Our Policy group has just published its interim report for  the Conservative Party in the UK 
on responsible business.  It’s available at:

http://www.conservatives.com/tile.do?def=campaigns.display.page&obj_id=133937

The Financial Times ran a piece on it today, at:

http://www.ft.com/cms/s/4e77e60c-a506-11db-b0ef-0000779e2340.html

And Peter Davis from our Policy Group (Ethical Corporation’s political editor and co-director of the Ethical Corporation Institute (http://www.ethicalcorp.com/eci) was interviewed yesterday on the Today programme at 8.55am: http://www.bbc.co.uk/radio4/today/listenagain/.

The review has been written by Peter Davis and myself, with inputs from other members of our group, such as David Grayson and Michael Hastings of KPMG. We are a non-partisan group and are seeking 3 months of consultations on what good government policy looks like on responsible business. Readers are invited to read the document and respond – so please go to:

http://www.conservatives.com/tile.do?def=campaigns.display.page&obj_id=133937

Toby Webb, Editor

3 Comments

  1. Anonymous

    Some questions for you, Toby.
    Should journalists be so closely linked to the development of public policy?
    Are we going to get rigorous and objective analysis of the parties’ policies in the run-up to the election?
    Is this really a partisan group? Where is the ‘cross-party’ selection promised when the Policy Group was announced?
    How about a truly multi-stakeholder approach to CSR? (where are the NGOs?)
    Lastly, will you and Peter be getting a job with the new administration when the Tories get into government?
    A story for your very own Governance Watch if ever I saw one!

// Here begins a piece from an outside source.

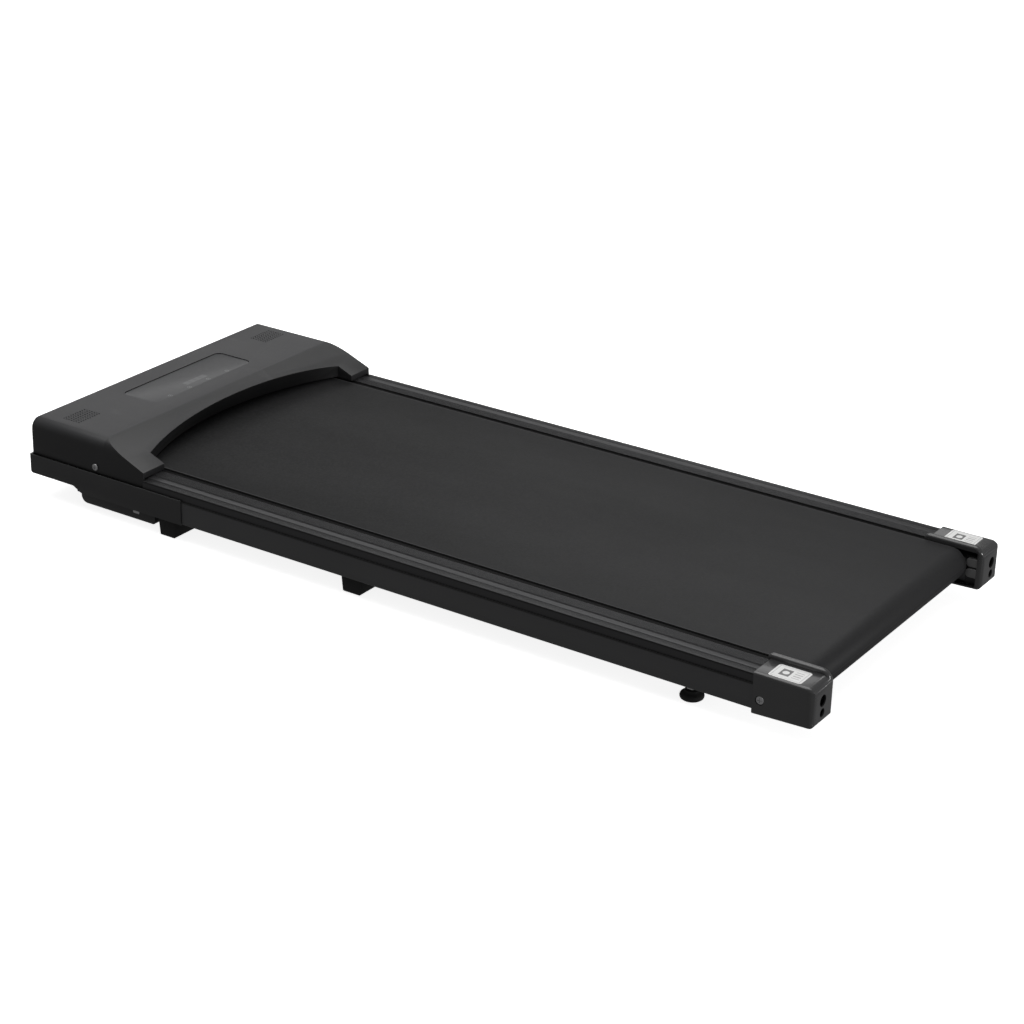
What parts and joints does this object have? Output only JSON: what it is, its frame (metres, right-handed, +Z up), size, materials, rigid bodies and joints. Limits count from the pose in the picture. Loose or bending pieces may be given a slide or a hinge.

  2. Yes, some good points here from anonymous (care to say who you are?).

    My responses:

    1) Should journalists be so closely linked to the development of public policy?

    Interesting question. In practice, many already are via their work. Some (indeed most)might argue they should not be, and should comment on policy rather than write it. A couple of things to add:

    a) We did/do this as citizens rather than as journalists, and under our Ethical Corporation Institute moniker, if anything. While it does create governance issues internally at EC I agree, we are not writing opinionated UK government policy comparisions in the magazine or on the website ourseles while we are doing this.

    Peter Davis spends 85% of his time in academia and consulting, while I wear several hats (editor, publisher and head of the overall business). In time I plan to hand the editorial reins to someone else, when the time is right. One other reason that Peter and I do this is frustration at a lack of mature debate on CR, rather than any other desire for personal advancement. The work is unpaid and our days are full enough already! So not a full answer to your point I am sure, but that’s my view.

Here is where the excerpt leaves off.